Even though looking years younger than she actually is, the super-fit sixty something emphasised that it’s not just about looks. More importantly, it’s about staying healthy.

She explained: “Growing older and ageing are two different things – so growing older is literally about your chronological age – we’re all growing older every minute, every day, every week that’s from the date you were born but ageing is something different.

‌”Ageing is where various systems in the body are starting to not function so efficiently, and there is a natural tail off of some of these things, like our bone health and our bone density and our cardiovascular health and various other systems in the body that don’t work as well as we get older. There’s an awful lot we can do to promote that, though, and to sustain a good level of general health for as long as possible.”

To follow in Jacqueline’s footsteps, it’s important to be consistent. She added: “There’s something very empowering about lifting up a weight and feeling strong and capable and able to move that weight, and then seeing yourself getting stronger and picking up a heavier weight than you did last week.

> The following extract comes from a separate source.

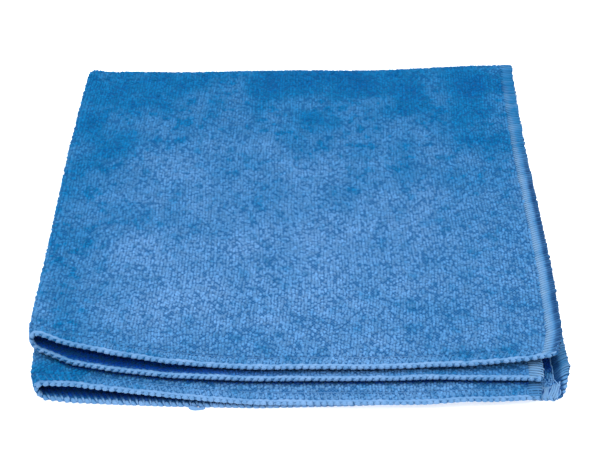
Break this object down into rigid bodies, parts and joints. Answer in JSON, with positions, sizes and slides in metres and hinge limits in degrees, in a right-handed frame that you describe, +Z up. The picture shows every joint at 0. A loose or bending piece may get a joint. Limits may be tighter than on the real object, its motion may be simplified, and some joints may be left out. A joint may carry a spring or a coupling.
{
  "type": "microfibre cloth",
  "caption": "Mid-blue microfibre terry cloth with overlocked hems, folded in quarters and lying flat on a surface.",
  "frame": {"origin": "centre of the footprint, on the surface that the cloth lies on", "axes": "+Z up through the four sheets, -Y towards the open hemmed front, -X towards the first fold, +X towards the hemmed side, +Y towards the second fold"},
  "size_m": [0.2062, 0.2099, 0.0186],
  "materials": {
    "terry_blue": "matt looped microfibre pile",
    "hem_thread": "pale blue overlock thread along the hems, soft sheen"
  },
  "bodies": {
    "root": {"cloth": "terry_blue"}
  },
  "joints": []
}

“I don’t think it’s anything to do with motivation. I think it’s primarily about embedding healthy habits. There are days when I really don’t feel like exercising or I’m not quite with it and it’s very easy then to have a day off and then another day. But the thing that keeps me going is that I’ve got a habit. And it’s become part of my lifestyle.

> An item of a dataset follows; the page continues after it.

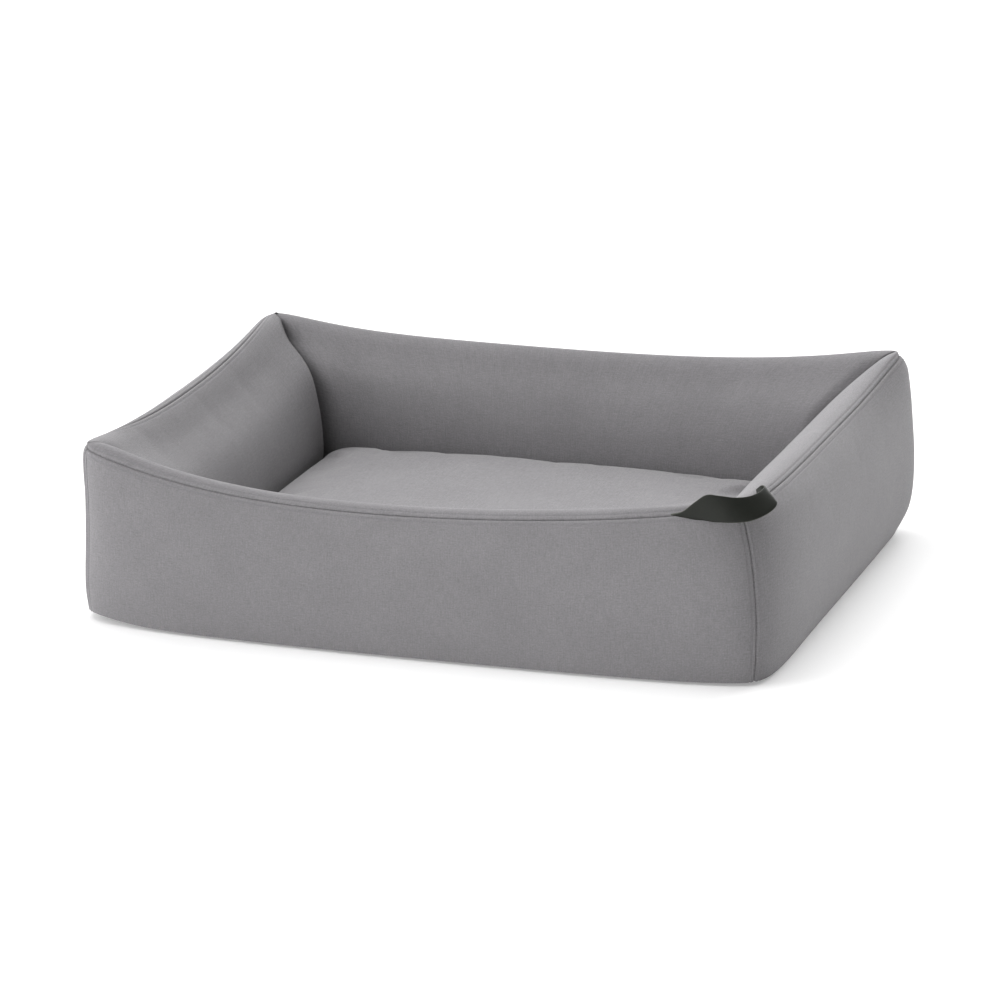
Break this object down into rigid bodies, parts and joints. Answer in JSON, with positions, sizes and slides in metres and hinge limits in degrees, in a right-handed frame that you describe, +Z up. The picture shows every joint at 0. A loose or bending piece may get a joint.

“So, it isn’t difficult for me to do it because it’s just one of those things I do, like brushing my teeth every day. There are days when you don’t really feel like it and there might be times when I need to back off, exercise a bit or modify it, particularly if I’m struggling and I’ve got a bit of knee pain with the osteoarthritis. But I always know that I feel better for doing something. So even if it’s a modified or shorter session, I do try and maintain my exercise and through times like holidays and Christmas and time away and birthdays, it just becomes a lifestyle and a habit.”